A vulnerability has been discovered in various Mozilla products, which can be exploited by malicious people to gain knowledge of potentially sensitive information.

Please see the test below for an example of how this vulnerability can be exploited.


Test Your System



The vulnerability has been confirmed in versions 1.0.1 and 1.0.2. Other versions may also be affected.
*Solution:*
Disable JavaScript support.


----------



## Lobos (Apr 30, 2004)

thanks mimo

But you need it to do certain things on the board especially moderate the board
but you can have it tuirned of you don't have to do that


----------



## mimo2005 (Oct 2, 2004)

Lobos said:


> thanks mimo
> 
> But you need it to do certain things on the board especially moderate the board
> but you can have it tuirned of you don't have to do that


are you talking about disabling the java script thing ?
that was suggested by the people who found the exploit , i am just bringing the raw info .
If you can be more explicit and explain for our TSF community: why ,when and how ,that will be great .


----------



## Lobos (Apr 30, 2004)

Hi mimo

yes i'm talking if you disable the javascrpt.
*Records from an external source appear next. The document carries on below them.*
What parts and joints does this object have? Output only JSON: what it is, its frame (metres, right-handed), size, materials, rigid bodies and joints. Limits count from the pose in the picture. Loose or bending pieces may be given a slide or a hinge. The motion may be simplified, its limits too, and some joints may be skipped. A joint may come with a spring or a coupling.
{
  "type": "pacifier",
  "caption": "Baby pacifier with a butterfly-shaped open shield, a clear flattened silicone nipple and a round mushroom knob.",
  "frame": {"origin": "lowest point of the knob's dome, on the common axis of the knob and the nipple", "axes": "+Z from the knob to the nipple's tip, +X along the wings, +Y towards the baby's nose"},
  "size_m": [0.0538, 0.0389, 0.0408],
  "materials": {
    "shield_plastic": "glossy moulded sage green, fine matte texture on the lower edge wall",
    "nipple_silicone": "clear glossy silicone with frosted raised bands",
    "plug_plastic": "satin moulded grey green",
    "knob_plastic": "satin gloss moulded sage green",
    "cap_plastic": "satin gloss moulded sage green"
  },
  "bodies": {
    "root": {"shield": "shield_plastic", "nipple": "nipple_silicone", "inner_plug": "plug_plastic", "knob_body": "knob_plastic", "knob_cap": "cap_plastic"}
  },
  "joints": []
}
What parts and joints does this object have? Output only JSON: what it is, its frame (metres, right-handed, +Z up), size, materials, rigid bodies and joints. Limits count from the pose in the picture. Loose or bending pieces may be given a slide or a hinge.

If you do disable it. you will lose the ability to use these buttons

About TSF
Info Centers
Mail
Site Help
View Posts
Quick Links
Thread Tools
Search This Thread
Rate a thread
Display modes
Forum Tools
Search this forum

You will lose just the drop down menu of the search button. if you press it still will take you to the advanced search.

Try it disable Java script , then refresh the page you will see what i mean. try pressing the buttons above

you are correct in that it will plug the vulnerability up and thats why is id thanks for the info.

Oh as i write this lol I can't use the smilies either

Jose


----------